(Your goal): Copy out exactly the lines from the first line of the material below through the line containing "from FreeCAD import Vector", and nothing beyond them.

(Recorded information):
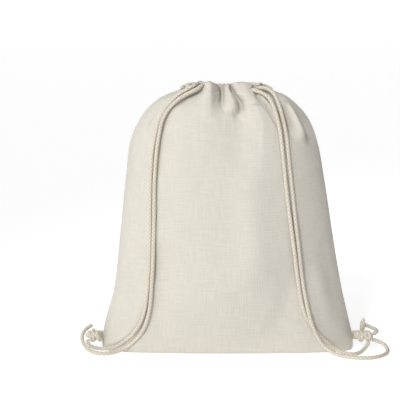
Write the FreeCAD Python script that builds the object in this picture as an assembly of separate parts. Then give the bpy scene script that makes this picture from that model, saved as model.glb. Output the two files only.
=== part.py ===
import FreeCAD, Part
import math
import os
from FreeCAD import Vector

# A drawstring backpack: two cloth panels sewn together at the sides and the bottom, a casing (hem tunnel)
# round the mouth, two cords that each run right round the casing, and shoulder straps made by the two
# ends of each cord, knotted at a cloth tab in each bottom corner.  It stands stuffed and drawn closed.
# X is right, -Y is the wearer's side, where the straps lie, and Z is up.  All sizes are in millimetres.

cloth = 1.2                      # wall of a panel, a ply of cloth and its stiffening
cord_diameter = 5.5
thread_diameter = 0.9
seam_allowance = 8.0

# Cross-sections of the filled bag: height, left edge, right edge, half depth, fullness (1 is an ellipse,
# more than 1 is a lens with pointed ends).
sections = [
    (0.0, -171.0, 171.0, 33.0, 1.20),
    (9.0, -175.0, 175.0, 40.0, 1.20),
    (36.0, -171.5, 170.5, 52.0, 1.15),
    (87.0, -158.0, 158.5, 68.0, 1.10),
    (162.0, -149.0, 145.0, 78.0, 1.05),
    (238.0, -141.0, 132.5, 74.0, 1.00),
    (288.0, -135.0, 123.0, 64.0, 1.00),
    (322.0, -121.0, 110.0, 51.0, 0.95),
    (347.0, -99.0, 88.0, 38.0, 0.90),
    (356.0, -80.0, 70.0, 30.0, 0.85),
    (361.0, -58.0, 53.0, 21.0, 0.80),
]

# The casing is a flat-sided ring: two straight stretches joined by half circles.
casing_centre_x = -2.0
casing_half_straight = 33.0
casing_cord_radius = 19.0        # to the line that the cords follow
casing_channel = 7.0             # width of the tunnel, across the wall
casing_bottom = 354.0
casing_stitch_line = 360.8
casing_top = 376.4
left_cord_level = 372.0
right_cord_level = 365.4
exit_left = (-48.0, -33.0)       # gaps where the cords leave the casing, from x to x
exit_right = (29.0, 44.0)
stitch_pitch = 5.5
stitch_length = 3.6

# Corner tabs: a strip folded round an eye and sewn into the side seam.
tab_root_x = 176.3
tab_eye = (187.5, -3.5)
tab_eye_radius = 3.4
tab_bottom = 12.0
tab_height = 12.0

# Routes of the cords, from the casing down.  The strap of each shoulder is two strands side by side.
left_inner_shoulder = [
    (-36, -19.5, 371), (-38, -27, 368.5), (-46, -31.5, 364.5), (-55, -32.5, 360), (-64, -32.5, 355),
    (-73, -34, 348), (-82, -36.5, 338), (-88.5, -40, 327),
]
left_inner_strap = [
    (-91, -42.5, 318.5), (-94, -46.5, 303), (-97, -52, 282), (-99, -56, 255), (-100, -59.5, 226),
    (-100, -61.5, 195), (-101, -62.5, 164), (-102, -61, 133), (-104, -57, 104), (-105.5, -53, 80),
    (-108.5, -49, 60), (-113, -44, 43.5), (-120, -38.5, 29), (-129, -33.5, 18), (-139, -31, 9),
    (-149, -34, 4.5), (-158, -40, 3.2), (-166.5, -44.5, 3.2), (-176, -45, 3.2), (-185, -40.5, 3.4),
    (-193, -32.5, 5), (-199, -25, 9), (-202.5, -18.5, 14.5), (-203, -12.5, 20), (-200.5, -6.5, 25),
    (-196, -1, 28.5), (-190.5, 3, 31),
]
left_outer_shoulder = [
    (-43, -19.5, 371), (-46, -26, 371), (-54, -28.5, 368), (-62.5, -28, 364), (-71, -28, 358.5),
    (-80, -29.5, 350), (-89, -32.5, 339), (-95.5, -36, 327),
]
left_outer_strap = [
    (-98, -38, 318.5), (-101, -42.5, 303), (-104, -48, 282), (-105, -52.5, 255), (-106, -56.5, 226),
    (-106, -58.5, 195), (-106.5, -59.5, 164), (-107.5, -58, 133), (-109.5, -54, 103), (-112, -50.5, 80),
    (-115.5, -46.5, 60), (-121.5, -41, 43), (-130, -35.5, 29.5), (-140, -29.5, 18.5), (-151, -25, 9.5),
    (-162, -22, 4.5), (-171.5, -21, 3.3), (-180, -22, 3.8), (-188, -23.8, 6.2), (-194, -22.5, 10.5),
    (-195.5, -19.5, 15.5),
]
right_inner_shoulder = [
    (32, -19.5, 365.4), (34, -27.8, 364), (41, -32, 361), (48.5, -34.5, 355), (55, -38.5, 345),
    (61, -43, 333), (65, -46, 322.5),
]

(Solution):
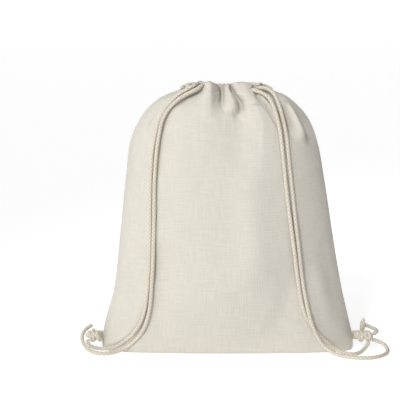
Write the FreeCAD Python script that builds the object in this picture as an assembly of separate parts. Then give the bpy scene script that makes this picture from that model, saved as model.glb. Output the two files only.
=== part.py ===
import FreeCAD, Part
import math
import os
from FreeCAD import Vector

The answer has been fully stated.